The 28-year-old band put most contemporary rock groups to shame, putting on a vigorous two-hour glam rock spectacle that didn't slack on the music. From the outset, the band set a pace that didn't slow through the first five songs, careening from "Love in an Elevator," "Falling in Love (Is Hard on the Knees)" "Eat the Rich" and "Rag Doll" before stopping to draw breath while Tyler and lead guitarist Joe Perry worked both sides of the stage-in-the-round. One of the triumphs of the evening for this group was in the multi-generational crowd it drew to the sold-out show -- youngsters in their teens, families and graying baby boomers were on their feet through most of the show. Many knew the songs and others did not, but the enthusiasm in the arena was as infectious as Tyler's childlike effervescence.

Tyler, in fact, seemed to gain strength as the night wore on, strutting and pouncing from one end of the high-tech stage to the other, in a show of seemingly endless energy. On ballads like "Dream On" and "What it Takes" Tyler demonstrated remarkable versatility and emotional range, with his powerful, piercing falsetto intact, while on up-tempo numbers he screamed and shouted well above the band.

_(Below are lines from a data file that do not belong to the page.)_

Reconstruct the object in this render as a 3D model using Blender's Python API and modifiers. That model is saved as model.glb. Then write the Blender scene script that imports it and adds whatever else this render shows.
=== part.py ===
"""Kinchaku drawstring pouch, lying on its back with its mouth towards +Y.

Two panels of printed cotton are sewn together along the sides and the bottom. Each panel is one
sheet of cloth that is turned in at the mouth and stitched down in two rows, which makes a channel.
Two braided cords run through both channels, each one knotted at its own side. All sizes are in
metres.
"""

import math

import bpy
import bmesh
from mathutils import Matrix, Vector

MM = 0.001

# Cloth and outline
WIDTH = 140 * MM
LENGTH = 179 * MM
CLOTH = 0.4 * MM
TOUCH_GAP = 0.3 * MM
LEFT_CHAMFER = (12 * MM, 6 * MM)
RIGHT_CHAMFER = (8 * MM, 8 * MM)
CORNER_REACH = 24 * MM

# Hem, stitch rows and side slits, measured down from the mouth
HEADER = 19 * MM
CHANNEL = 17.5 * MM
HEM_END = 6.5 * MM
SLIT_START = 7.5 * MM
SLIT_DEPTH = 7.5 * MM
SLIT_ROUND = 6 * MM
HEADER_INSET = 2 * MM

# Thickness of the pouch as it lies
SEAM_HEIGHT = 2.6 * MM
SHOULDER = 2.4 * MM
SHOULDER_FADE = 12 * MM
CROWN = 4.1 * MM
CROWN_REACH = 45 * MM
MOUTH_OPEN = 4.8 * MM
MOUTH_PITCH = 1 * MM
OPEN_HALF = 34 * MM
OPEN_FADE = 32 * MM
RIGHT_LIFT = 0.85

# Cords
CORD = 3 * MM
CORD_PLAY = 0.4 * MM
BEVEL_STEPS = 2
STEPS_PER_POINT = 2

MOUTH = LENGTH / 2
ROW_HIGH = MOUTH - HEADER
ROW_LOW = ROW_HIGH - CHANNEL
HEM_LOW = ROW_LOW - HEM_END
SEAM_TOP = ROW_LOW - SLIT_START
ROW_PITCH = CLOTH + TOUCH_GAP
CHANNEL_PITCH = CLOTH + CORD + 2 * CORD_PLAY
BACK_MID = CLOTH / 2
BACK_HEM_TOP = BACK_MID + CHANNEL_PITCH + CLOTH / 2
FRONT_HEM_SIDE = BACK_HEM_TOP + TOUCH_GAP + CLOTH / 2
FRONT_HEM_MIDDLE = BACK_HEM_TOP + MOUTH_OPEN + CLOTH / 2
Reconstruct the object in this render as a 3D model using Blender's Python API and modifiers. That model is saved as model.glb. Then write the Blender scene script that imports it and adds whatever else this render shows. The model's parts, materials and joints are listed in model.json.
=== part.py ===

An hour into the set, the band launched into a scorching Joe Perry blues vocal, with Tyler contributing more than credible harmonica backup. The band threw the audience a curve with a spirited version of the James Brown tune "Mother Popcorn," and with hardly a road marker, segued into "Walk This Way" while pyrotechnics shot into the air.

Critics of the band's recent $30 million deal with Columbia/Sony Records five years ago may have underestimated the band's ongoing musical appeal and live popularity. Collectively, Aerosmith is younger than the Rolling Stones, a band they are often compared to, have a stage persona that is arguably fresher, and a front man who manages easily to be more engaging and entertaining than Mick Jagger.

If this concert was any indication, Aerosmith will be making better music when the Stones have long since folded their tents and left the game.